The Reserve Bank of Australia (RBA) influences the Australian Dollar (AUD) by setting the level of interest rates that Australian banks can lend to each other. This influences the level of interest rates in the economy as a whole. The main goal of the RBA is to maintain a stable inflation rate of 2-3% by adjusting interest rates up or down. Relatively high interest rates compared to other major central banks support the AUD, and the opposite for relatively low. The RBA can also use quantitative easing and tightening to influence credit conditions, with the former AUD-negative and the latter AUD-positive.
China is Australia’s largest trading partner so the health of the Chinese economy is a major influence on the value of the Australian Dollar (AUD). When the Chinese economy is doing well it purchases more raw materials, goods and services from Australia, lifting demand for the AUD, and pushing up its value. The opposite is the case when the Chinese economy is not growing as fast as expected. Positive or negative surprises in Chinese growth data, therefore, often have a direct impact on the Australian Dollar and its pairs.
Iron Ore is Australia’s largest export, accounting for $118 billion a year according to data from 2021, with China as its primary destination. The price of Iron Ore, therefore, can be a driver of the Australian Dollar. Generally, if the price of Iron Ore rises, AUD also goes up, as aggregate demand for the currency increases. The opposite is the case if the price of Iron Ore falls. Higher Iron Ore prices also tend to result in a greater likelihood of a positive Trade Balance for Australia, which is also positive of the AUD.
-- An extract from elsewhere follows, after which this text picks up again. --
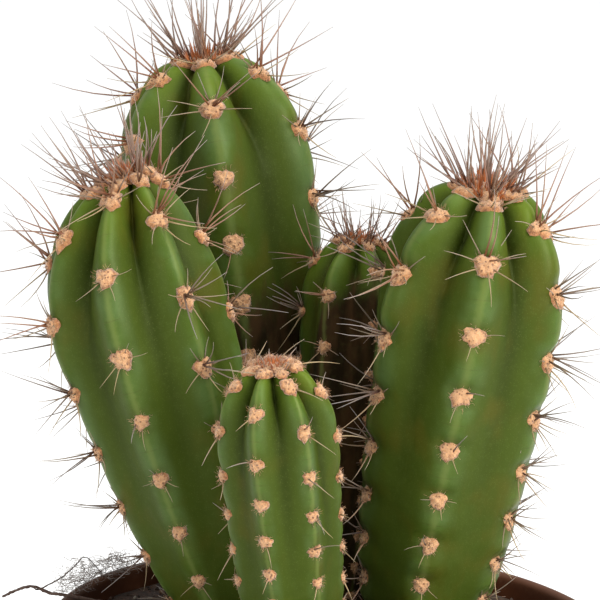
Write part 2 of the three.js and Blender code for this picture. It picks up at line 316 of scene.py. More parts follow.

The Trade Balance, which is the difference between what a country earns from its exports versus what it pays for its imports, is another factor that can influence the value of the Australian Dollar. If Australia produces highly sought after exports, then its currency will gain in value purely from the surplus demand created from foreign buyers seeking to purchase its exports versus what it spends to purchase imports. Therefore, a positive net Trade Balance strengthens the AUD, with the opposite effect if the Trade Balance is negative.